Quanto alla violazione e falsa applicazione delle norme di diritto, la parte, dopo avere elencato le norme che regolano la protezione internazionale nelle sue varie forme, alcune delle quali inconferenti rispetto alle richieste avanzate e alla concreta fattispecie illustrata, come ad esempio il D.Lgs. n. 286 del 1998, art. 19 (non respingimento), o il D.Lgs. n. 251 del 2007, art. 16 (cause di esclusione), esprime delle censure in fatto, sollecitando una inammissibile revisione del giudizio di merito reso dalla Corte d’appello, la quale ha evidenziato non solo le contraddizioni intrinseche delle dichiarazioni del ricorrente, ma anche come le COI desumibili dalle fonti più accreditate, raccolte dall’EASO, non consentano di ritenere veritiero il racconto. Generico ed inconferente è poi il richiamo alla situazione di violenza indiscriminata che si verificherebbe nel paese, senza una specifica localizzazione, senza individuare il conflitto da cui deriverebbe la violenza e operando una inappropriata sovrapposizione tra questo (presunto) rischio e il rischio (asseritamente) derivante dalla setta degli (OMISSIS), e ciò nonostante le ampie citazioni riservate alle sentenze della CGUE nella causa C-465/07 (Elgafaji) e nella causa 285-12 (Diakitè), che invece rigorosamente delimitano il perimetro del rischio da violenza indiscriminata derivante dal conflitto, ipotesi normativamente distinta (D.Lgs. n. 251 del 2007, art. 14, lett. c)) dal rischio di persecuzione o di danno grave da agente privato (rispettivamente artt. 7/8 e art. 14, lett. b) del D.Lgs. n. 251 del 2007 in relazione all’art. 5, lett. c) stesso D.Lgs.).

5.- Con il secondo motivo di ricorso la parte lamenta la violazione dell’art. 360 c.p.c., n. 5 per omessa incomprensibile e perplessa motivazione oltre che la violazione di norme di diritto in relazione al D.Lgs. n. 251 del 2007, art. 14, lett. c) e art. 15, lett. c) della Direttiva 2004/83/CE, per il mancato riconoscimento della protezione sussidiaria.

Il motivo è inammissibile.

Sulle ragioni di censura ex art. 360 c.p.c., n. 5 si richiama quanto sopra esposto.

In ordine alla dedotta violazione e falsa applicazione del D.Lgs. n. 251 del 2007, art. 14, lett. c) e della corrispondente norma nella Direttiva CE, si osserva che la parte espone una censura generica, fondata sulla apodittica affermazione che in (OMISSIS) sarebbe “acclarato” un conflitto armato interno di cui non viene precisata però nè la localizzazione (la (OMISSIS) è uno Stato federale molto vasto), nè le ragioni, nè la fonte da cui sono tratte queste informazioni.

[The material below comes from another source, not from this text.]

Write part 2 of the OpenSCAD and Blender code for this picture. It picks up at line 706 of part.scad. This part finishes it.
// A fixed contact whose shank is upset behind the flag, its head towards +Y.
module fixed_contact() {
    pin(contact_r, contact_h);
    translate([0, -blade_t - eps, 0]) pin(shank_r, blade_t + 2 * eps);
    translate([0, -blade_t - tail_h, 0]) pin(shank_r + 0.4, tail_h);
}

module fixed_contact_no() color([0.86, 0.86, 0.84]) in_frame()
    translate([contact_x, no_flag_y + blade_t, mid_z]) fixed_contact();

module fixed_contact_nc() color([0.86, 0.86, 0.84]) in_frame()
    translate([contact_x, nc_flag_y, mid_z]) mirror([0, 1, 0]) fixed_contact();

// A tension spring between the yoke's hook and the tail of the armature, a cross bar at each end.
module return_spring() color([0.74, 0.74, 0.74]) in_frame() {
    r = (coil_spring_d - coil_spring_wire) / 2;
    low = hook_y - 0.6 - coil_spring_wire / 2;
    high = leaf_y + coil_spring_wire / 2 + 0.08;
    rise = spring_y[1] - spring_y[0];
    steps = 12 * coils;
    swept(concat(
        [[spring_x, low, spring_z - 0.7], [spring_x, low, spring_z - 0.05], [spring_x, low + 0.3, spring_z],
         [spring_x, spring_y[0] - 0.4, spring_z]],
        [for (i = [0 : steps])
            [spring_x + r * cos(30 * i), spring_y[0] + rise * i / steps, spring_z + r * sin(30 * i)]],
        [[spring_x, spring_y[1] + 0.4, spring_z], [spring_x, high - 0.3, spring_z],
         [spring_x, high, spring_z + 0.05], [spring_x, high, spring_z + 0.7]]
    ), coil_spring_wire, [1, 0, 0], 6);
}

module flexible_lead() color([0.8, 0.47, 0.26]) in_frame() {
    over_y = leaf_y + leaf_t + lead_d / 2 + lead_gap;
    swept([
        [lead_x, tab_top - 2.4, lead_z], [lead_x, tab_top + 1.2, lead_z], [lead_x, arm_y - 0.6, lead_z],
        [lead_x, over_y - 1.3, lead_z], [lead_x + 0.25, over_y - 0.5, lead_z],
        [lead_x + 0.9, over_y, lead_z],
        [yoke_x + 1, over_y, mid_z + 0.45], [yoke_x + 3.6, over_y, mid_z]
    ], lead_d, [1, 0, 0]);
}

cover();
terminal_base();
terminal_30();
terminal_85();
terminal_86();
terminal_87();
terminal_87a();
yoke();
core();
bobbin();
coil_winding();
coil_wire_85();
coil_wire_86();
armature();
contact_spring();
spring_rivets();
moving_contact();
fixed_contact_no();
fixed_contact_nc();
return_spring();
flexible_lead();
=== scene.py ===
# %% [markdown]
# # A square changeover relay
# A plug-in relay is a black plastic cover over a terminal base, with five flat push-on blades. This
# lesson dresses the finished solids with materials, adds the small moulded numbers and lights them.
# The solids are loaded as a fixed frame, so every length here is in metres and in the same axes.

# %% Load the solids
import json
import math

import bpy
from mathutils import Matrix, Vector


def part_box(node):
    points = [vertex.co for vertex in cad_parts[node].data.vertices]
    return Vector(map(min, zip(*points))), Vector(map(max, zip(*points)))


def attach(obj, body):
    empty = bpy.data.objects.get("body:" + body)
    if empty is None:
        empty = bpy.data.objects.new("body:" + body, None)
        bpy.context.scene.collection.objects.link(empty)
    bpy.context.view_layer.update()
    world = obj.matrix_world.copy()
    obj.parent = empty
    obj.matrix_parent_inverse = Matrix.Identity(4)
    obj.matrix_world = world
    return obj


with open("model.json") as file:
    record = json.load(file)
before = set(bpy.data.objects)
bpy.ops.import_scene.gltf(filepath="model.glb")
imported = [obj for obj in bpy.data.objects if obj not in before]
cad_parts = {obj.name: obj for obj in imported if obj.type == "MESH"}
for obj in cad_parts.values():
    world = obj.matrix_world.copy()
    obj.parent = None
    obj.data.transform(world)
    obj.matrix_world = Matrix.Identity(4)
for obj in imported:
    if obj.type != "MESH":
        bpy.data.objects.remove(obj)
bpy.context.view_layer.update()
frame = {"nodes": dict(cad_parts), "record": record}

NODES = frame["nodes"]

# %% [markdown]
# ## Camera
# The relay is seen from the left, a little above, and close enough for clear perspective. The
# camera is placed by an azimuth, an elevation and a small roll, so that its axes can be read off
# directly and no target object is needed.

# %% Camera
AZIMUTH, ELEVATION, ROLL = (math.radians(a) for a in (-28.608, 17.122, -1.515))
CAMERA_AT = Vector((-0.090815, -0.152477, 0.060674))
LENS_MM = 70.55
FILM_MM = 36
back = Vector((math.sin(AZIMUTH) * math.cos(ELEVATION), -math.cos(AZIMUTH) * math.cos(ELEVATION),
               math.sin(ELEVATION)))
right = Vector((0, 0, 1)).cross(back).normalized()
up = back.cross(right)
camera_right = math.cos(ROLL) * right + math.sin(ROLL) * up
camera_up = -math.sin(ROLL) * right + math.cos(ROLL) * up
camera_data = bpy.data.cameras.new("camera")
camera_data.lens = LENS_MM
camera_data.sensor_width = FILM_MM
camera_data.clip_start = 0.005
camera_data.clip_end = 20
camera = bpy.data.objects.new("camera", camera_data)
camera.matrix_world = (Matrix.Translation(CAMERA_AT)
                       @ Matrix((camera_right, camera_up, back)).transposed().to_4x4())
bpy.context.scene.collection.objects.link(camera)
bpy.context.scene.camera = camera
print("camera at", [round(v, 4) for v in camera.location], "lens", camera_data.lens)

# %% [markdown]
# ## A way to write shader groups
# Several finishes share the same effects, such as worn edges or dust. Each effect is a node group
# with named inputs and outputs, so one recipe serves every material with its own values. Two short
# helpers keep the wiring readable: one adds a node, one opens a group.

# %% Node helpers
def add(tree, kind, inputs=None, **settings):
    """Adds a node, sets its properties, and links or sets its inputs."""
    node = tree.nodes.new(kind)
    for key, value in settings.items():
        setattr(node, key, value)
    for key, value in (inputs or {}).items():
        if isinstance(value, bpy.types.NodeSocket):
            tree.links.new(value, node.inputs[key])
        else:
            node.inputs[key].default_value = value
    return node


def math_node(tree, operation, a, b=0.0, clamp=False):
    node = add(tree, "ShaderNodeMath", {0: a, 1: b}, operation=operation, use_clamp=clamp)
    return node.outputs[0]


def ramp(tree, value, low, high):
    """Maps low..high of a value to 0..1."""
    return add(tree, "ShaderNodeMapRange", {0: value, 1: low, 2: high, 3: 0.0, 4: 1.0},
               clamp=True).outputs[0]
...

Il motivo si risolve in una stereotipata citazione, ancora una volta, delle sentenze Elgafaji e Diakitè.

Con il terzo motivo di ricorso si lamenta la violazione dell’art. 360, n. 3 e 5 per il mancato riconoscimento della protezione umanitaria.

Il motivo è inammissibile. Esso consiste in una stereotipata illustrazione dei presupposti per il riconoscimento della protezione umanitaria e nella generica deduzione che la Corte non avrebbe indagato la situazione della (OMISSIS), in ragione di una non meglio specificata vulnerabilità del richiedente.

Il ricorso, pertanto, è da dichiarare inammissibile.

Nulla sulle spese in difetto di costituzione del Ministero.

Il richiedente non risulta ammesso al patrocinio a spese dello Stato e pertanto è tenuto al versamento del contributo unificato, come previsto dal combinato disposto di cui al D.P.R. n. 115 del 2002, artt. 11 e 131 e, di conseguenza, pure dell’ulteriore importo di cui all’art. 13, comma 1- quater decreto citato (cfr. Cass. 7368/2017; Cass. n. 32319/2018), se dovuto.

P.Q.M.

Dichiara inammissibile il ricorso. Nulla sulle spese.

Ricorrono i presupposti per l’applicazione del doppio contributo di cui al D.P.R. 30 maggio 2002, n. 115, art. 13, comma 1 quater se dovuto.

Così deciso in Roma, nella camera di consiglio, il 4 novembre 2019.